The first dough 'rest' was as a mass...not as individual portions. Then after that first rest...the dough was cut into portions and immediately 'rolled'. 'Rolling the dough' involved folding the outer surface into the interior and you basically kept doing it until it got firm but not 'ripping' the outer surface as you folded it. Then onto lightly oiled sheet pans, covered with plastic wrap, then into the fridge overnight. It looked like a slightly flattend ball when it went onto the sheetpan and would further flatten out a little to form a domed/disc looking thing.

This place had the best crust. The pan pizza was to die for.
 
Is that because it uses all-purpose flour? There is less gluten in all-purpose flour than in bread flour. Here's a quote from a chef website:

No. In fact, I use high-gluten flour for mine, but the same holds true-- in order for the gluten to form, the flour needs to be properly hydrated. It's similar to concrete curing-- the longer time it takes, the longer the chains gets.
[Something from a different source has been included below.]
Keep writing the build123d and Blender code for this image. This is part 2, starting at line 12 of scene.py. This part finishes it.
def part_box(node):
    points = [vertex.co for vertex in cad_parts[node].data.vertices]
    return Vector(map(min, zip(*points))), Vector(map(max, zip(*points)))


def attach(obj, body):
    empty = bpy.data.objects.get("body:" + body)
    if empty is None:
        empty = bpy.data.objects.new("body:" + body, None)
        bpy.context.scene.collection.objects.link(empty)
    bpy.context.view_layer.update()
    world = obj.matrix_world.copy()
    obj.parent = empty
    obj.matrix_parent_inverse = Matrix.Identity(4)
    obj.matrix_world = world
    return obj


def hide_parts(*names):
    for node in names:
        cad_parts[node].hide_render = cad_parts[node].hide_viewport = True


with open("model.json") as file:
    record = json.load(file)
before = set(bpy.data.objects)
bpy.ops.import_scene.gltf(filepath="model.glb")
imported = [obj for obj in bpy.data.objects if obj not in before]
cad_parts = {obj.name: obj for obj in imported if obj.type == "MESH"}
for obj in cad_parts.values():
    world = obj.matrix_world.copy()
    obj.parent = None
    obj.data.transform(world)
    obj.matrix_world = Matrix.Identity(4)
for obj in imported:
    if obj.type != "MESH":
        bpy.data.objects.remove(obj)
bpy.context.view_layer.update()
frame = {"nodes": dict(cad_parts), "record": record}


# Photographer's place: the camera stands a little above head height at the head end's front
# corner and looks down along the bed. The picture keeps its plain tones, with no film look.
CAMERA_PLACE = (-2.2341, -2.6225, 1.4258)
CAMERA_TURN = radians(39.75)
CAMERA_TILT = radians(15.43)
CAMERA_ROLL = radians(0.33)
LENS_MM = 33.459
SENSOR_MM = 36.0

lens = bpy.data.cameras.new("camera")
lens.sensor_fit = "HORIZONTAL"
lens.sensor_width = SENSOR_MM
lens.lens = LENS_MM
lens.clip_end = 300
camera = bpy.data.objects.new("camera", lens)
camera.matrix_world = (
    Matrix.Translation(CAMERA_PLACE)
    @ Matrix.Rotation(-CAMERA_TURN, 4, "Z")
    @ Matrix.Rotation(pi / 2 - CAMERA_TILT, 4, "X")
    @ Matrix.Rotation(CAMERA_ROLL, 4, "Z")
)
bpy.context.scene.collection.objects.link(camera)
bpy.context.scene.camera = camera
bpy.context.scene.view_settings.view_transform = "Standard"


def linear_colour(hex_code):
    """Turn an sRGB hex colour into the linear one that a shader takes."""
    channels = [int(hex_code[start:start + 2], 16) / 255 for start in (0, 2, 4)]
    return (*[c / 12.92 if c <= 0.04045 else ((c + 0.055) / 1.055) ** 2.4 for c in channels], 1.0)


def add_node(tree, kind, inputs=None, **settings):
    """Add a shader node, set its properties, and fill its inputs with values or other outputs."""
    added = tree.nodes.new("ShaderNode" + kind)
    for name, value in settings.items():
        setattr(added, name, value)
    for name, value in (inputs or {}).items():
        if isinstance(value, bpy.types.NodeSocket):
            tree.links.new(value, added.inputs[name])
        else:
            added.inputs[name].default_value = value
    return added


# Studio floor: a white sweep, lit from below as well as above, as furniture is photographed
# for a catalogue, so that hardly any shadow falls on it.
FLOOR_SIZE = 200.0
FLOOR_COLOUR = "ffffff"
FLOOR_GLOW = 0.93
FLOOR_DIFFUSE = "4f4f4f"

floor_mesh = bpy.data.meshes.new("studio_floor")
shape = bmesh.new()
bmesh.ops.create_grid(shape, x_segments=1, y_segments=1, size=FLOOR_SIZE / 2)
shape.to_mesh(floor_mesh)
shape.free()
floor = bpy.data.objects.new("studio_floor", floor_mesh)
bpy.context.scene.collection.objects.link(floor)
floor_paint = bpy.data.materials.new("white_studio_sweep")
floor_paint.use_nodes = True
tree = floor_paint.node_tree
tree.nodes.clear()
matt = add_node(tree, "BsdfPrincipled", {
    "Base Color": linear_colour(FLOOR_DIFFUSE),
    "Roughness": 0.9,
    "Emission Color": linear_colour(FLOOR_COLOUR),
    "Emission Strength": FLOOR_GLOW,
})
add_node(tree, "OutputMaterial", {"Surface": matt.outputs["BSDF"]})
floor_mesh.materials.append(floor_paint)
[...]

Here's a link to the web page in question. I will forewarn you, though-- this is one of the worst web site layouts I've seen in my life. If you can get over it, there is a wealth of information on recreation of the quintessential New York pizza. I will also warn you that this guy is certifiably insane in his quest to make the perfect pizza, even going so far as to make his own mozzarella cheese (different passion, perhaps, but if he were a homebrewer, he'd fit right in with most of us). As a true zealot, he has opinions on things that you may or may not agree with (hot-side aeration, anyone?), but if you can get past it you'll learn a ton. At least, I did.

Go to this page:

Jeff Varasano's NY Pizza Recipe

and search for "Check out many more photos at the bottom." Start reading there.